I read some of your journal entries.  There's not much I can't relate to.  I'm a bit older than you, yet so much of what you said is been there, done that, felt that, wanted that, hated that, I couldn't help but respond.   I wrote a poem once that I think you'd like.  I wish I could recite it from memory, but I can't.  I took a creative writing course once and our assignment was, describe yourself as something enert.  I chose color.  It was entitled, "I am Color".  One girl titled hers, "I am Saturday Mornings" and she described what she did every Saturday morning.  Boring.  The teacher thought so too, yet asked me to read mine twice.  Each of us are made from different colors.  Yellow for our vibrance, blue for sadness, Red for anger, Green for envy, Magenta for our creativity and Fusia is for beauty, and then a multitude of mixtures of all different colors for all the feelings we have in between.  The poem was far more descriptive, but it ended like this, "I am never black, never white and never gray".   None of us are, nor should we ever be.  

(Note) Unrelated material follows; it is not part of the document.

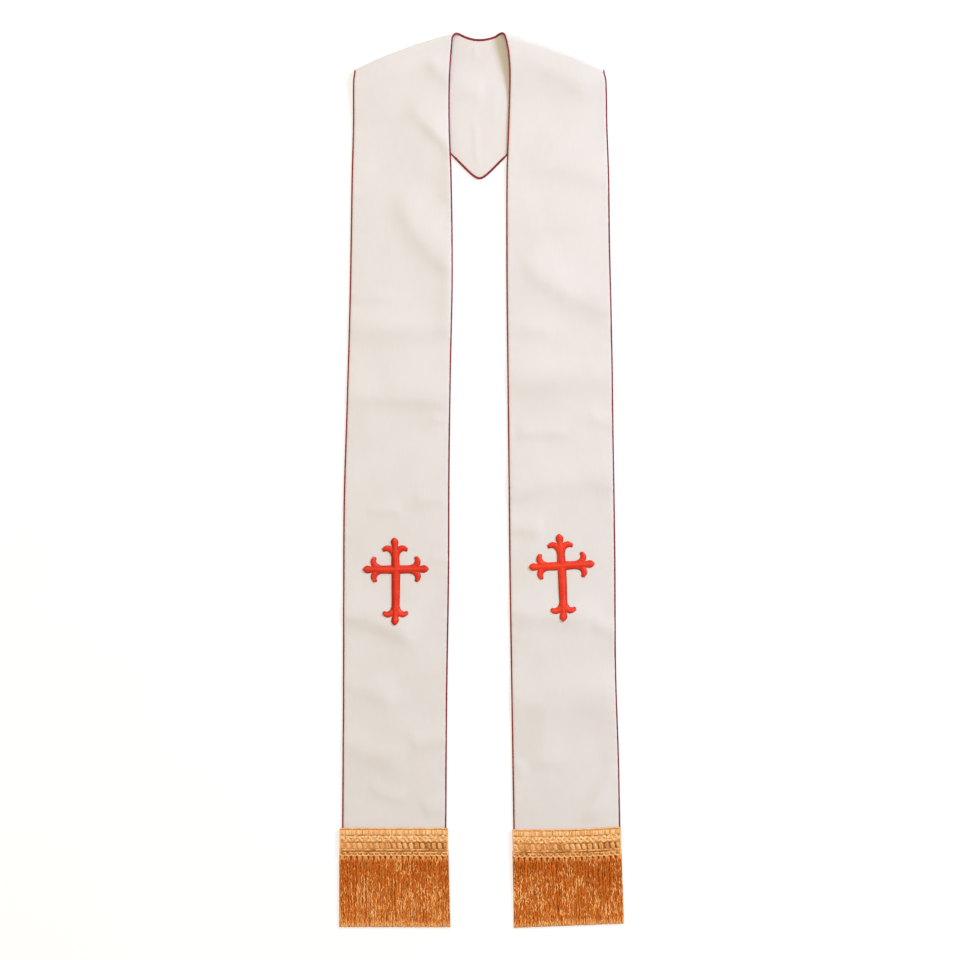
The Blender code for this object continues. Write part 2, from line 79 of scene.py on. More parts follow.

Take care of yourself.  I'd like to write more, but I don't want to intrude.  Thank you for reading mine....love, Cal

Anonymous said...

Oh man, losing library books is the worst!  Pey's already lost one, I have no idea how..or how much it's going to cost me ;)  Hopefully this costs a lot less than the $120 psych books that I lost in high school  (DON"T share a locker with someone, I learned my lessons....even if it's in a closer hall to the class!)....AYE!